Blowin' in the Wind", premier morceau, ouvre le bal dans cette optique. La chanson est jouée pour la première fois par Gil Turner au "Gerde's" alors que
Bob Dylan venait seulement de l'écrire. Composée d'uniquement 4 accords, la chanson est dans la lignée des grands titres folks, fait pour être appris et donc transmis rapidement. Succès resplendissant, "
Blowin' in the Wind" est immédiatement devenu la 'protest song' (comprenez chanson contestataire) la plus en vogue de l'époque et a érigé
Dylan en leader de cette jeunesse effrayée par la Guerre Froide.
Si beaucoup ne retiennent que "
Blowin' in the Wind", certains n'oublient pas que d'autres chef-d’œuvres engagés ont vu le jour sur cet album. Suivant à peu près le même principe que la chanson d'ouverture de "The Freewheelin'...", "
Masters of War" est destiné aux marchands d'armes que
Dylan considère comme des lâches qui se cachent pour éviter de voir les horreurs qu'ils commettent ("You that hide behind walls/You that hide behind desks/I just want you to know/I can see through your masks"). Le sublime "A
Hard Rain's A-Gonna Fall", écrit pendant la crise de Cuba, dénonce les horreurs de la guerre à travers les yeux d'un enfant, symbole de l'innocence. Construite sur une succession d'accords avec une tonalité assez haute qui crée un contraste avec le thème assez sombre et grave, le titre est un modèle d'écriture, et selon la légende, il aurait même poussé
Leonard Cohen à se mettre à la musique.
Bien que très engagé, l'album prouve également le talent de
Dylan à raconter des histoires "de vie". Les sublimes "
Don't Think Twice It's Alright" et "The Girl from the North Country" en sont deux exemples frappants. Chacun des deux titres commence sur une sorte d'arpège puis se transforme en ballade. La voix de
Dylan s'y fait moins nasillarde qu'à l’accoutumée et le ton est plus léger, prouvant encore une fois que
Dylan n'est pas qu'un révolutionnaire, mais aussi un poète capable d'écrire sur autre chose que la guerre.
Je pourrais encore m'étendre longtemps sur cet album, mais le mieux est encore de le découvrir par vous-même. En effet, les mots ne suffisent pas à décrire la beauté saisissante de l'album. Si aujourd'hui l'oeuvre a perdu de son impact politique, il ne faut pas oublier que 'The Freewheelin'...' fit de
Dylan le messie d'une jeunesse perdue face à la guerre et se révoltant pour un autre monde.
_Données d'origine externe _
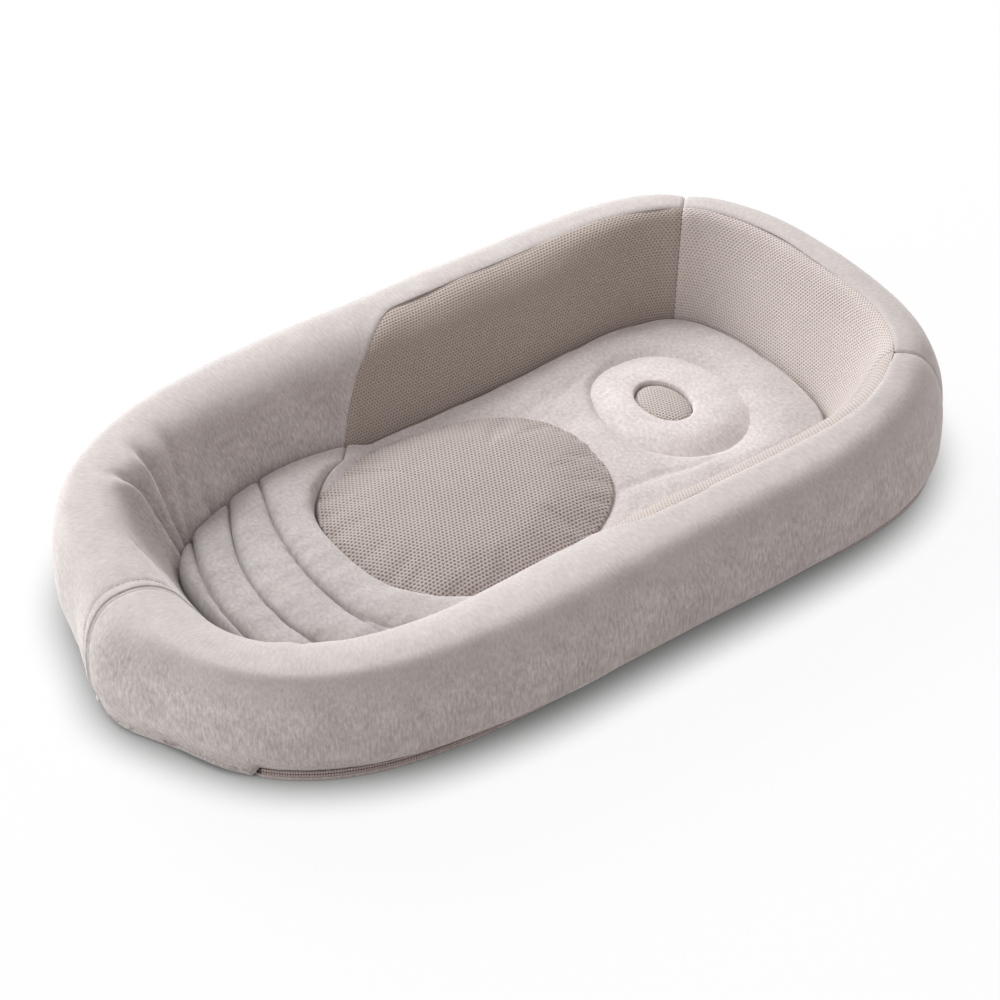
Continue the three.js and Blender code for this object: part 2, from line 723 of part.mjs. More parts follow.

Le message de paix est présent jusque dans la pochette (une photo de
Dylan prise avec sa petite amie de l'époque dans les rues de Greenwich Village où ils habitaient), preuve que malgré ces temps de guerre, l'amour et la paix sont encore possibles. Véritables symboles, les titres de cet album résonneront encore dans les têtes jusqu'à la fin des temps.
Néanmoins, il me semble plus exact de définir le terme de "protest song" comme étant une "chanson contestataire" plutôt que "chanson en faveur de la paix", même si l'un et l'autre sont liés, on est bien d'accord. En dehors du bras de fer avec le bloc soviétique et la crise des missiles de Cuba, aux Etat-Unis, à cette époque, c'était aussi la lutte pour les droits civiques, le sujet d'ailleurs de "Blowin' in the Wind" sauf erreur...
La petite amie du moment de Dylan se nomme Suze Rotolo, une militante travaillant pour les droits de la communauté afro-américaine. La photo de la pochette, assez inoubliable, a été prise sur Great Jones Street
Au-delà des préoccupations politiques et sociales du moment, la grande force de Dylan aura été d'ouvrir la voie à des générations de musiciens folk en révélant, qu'en dehors de son message, une chanson peut être belle et poétique en elle-même... l'histoire ne fait que commencer :)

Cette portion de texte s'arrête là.